You are most welcome, @theorist9
, and I agree with everything you said in this post. I have always said that the decision to update is entirely up to the individual Mac user.
I would be a total hypocrite to go and tell everyone to upgrade to the latest release, because I myself stayed on Mojave for the full extended two-year patch cycle. I did so partly because of 32-bit support, partly because I didn't care for the Big Sur interface changes, but mostly because I didn't have a "Retina" display as Apple recommends, which gave me physical headaches when using standard definition monitors. After somehow managing to snag a brand-new 21.5-inch UltraFine off of Ebay, I jumped straight to Monetary, because it fortunately coincided with the final security patches for Mojave.
As you probably surmised, my harping on the subject is for two reasons:
1. Most Mac users probably aren't aware that Apple isn't patching 100% of the known security flaws with all supported versions of macOS. I have to give massive credit to Dr. Howard Oakley
and Mr. Macintosh
for extensively covering this issue. I've just done my best to make sure that their findings are as well-known as possible, so that Mac users can make an informed decision about when to upgrade.
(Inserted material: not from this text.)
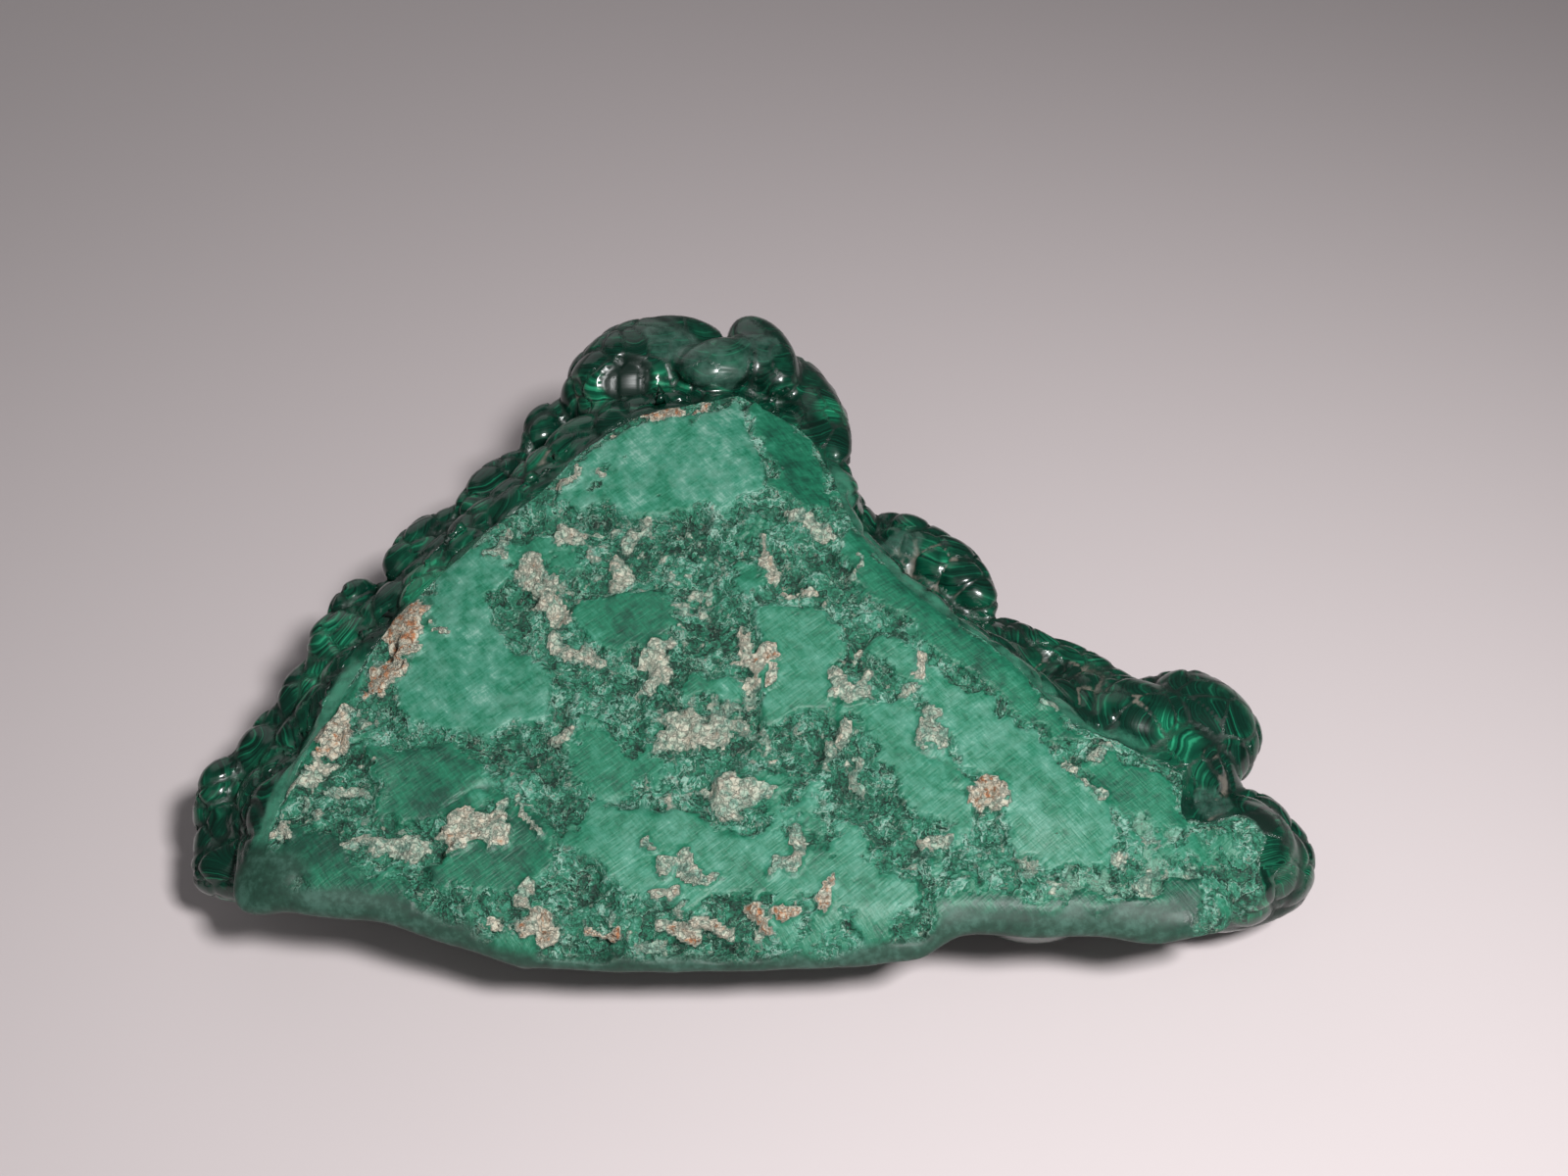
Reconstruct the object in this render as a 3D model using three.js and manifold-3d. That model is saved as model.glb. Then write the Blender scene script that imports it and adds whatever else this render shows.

2. An attempt to dispel the antiquated notion that a version of OS X is ever "finished", or something along those lines. Long-time Mac users will sometimes pinpoint a release like Snow Leopard 10.6.8 v1.1 (Build 10K549) as the pinnacle of OS X releases, being the final build of one of the most beloved versions of OS X, because Steve Jobs marketed it as "zero new features". That wasn't the case, but most of us understand the messaging.
Today, macOS gets a series of relatively less ambitious, yearly updates, and I think should be considered a rolling release, at this point. Modern operating systems are hellions to wrangle toward a release date, as they become more complex while meeting both a technical and marketing timetable. Therefore, Apple's engineers have to prioritize their resources, and that seems to be the latest version.
As I mentioned above, that's not just with security, but stability and new features. The third major memory leak found inside of Monterey wasn't patched until the release of Ventura 13.0. Not a decimal release, but the version released to the general public.
In summation, there are numerous, perfectly valid reasons to stay with an older version of macOS. The most obvious one is when a newer version doesn't have vital software or hardware support. In that case, it's foolish to upgrade, particularly if the user is making a living off of that Mac. Where I take umbrage is with users who believe that waiting until an arbitrary point release will somehow make their Macs more stable because macOS will ostensibly be more complete. Apple is constantly working on bugs, new and old, I see no reason to wait until an arbitrary version number after a major update. Like I said, if you're still using any version of Monterey, then the third Finder memory leak is still unpatched, and based upon past history, it never will.
On top of that, Apple appears to be patching fewer and fewer security holes with the previous two versions. During the Monterey cycle, Apple was regularly patching about 60% of vulnerabilities inside Catalina and Big Sur. At least one of those unpatched vulnerabilities had been marked as being actively exploited.
With the release of Ventura, that percentage of back ported patches has dropped to an approximate 10%. Mayhap some of that is because much of the Mac engineering effort has been to get Ventura out the door, safe and secure, and perhaps Apple will continue back porting them now that the mad rush is over with. It's too soon to say whether that is the case, but it is striking and highlights the issue even more now than before. Previously, I could see the argument that 60% is "better than nothing", but 10% is, at best, security theatre. If I wasn't able to upgrade to Ventura, then I'd take the 10%, but be fully aware that I was basically running an unpatched system.
This doesn't even account for the new under-the-hood changes, like the SSV introduced in Big Sur
, or the more recent substantially smaller patch sizes
that are just now making themselves known inside of Ventura. Plus, keep in mind that the new USB security features inside Ventura are Apple Silicon only
. My aging 2018 Mac mini need not apply.
So, it's clearly a tradeoff that every Mac user is going to have to study and weigh for their individual use case. I personally enable every security feature that my Intel Mac will allow, but I can already feel the squeeze, which is another incentive to move to Apple Silicon, sooner rather than later.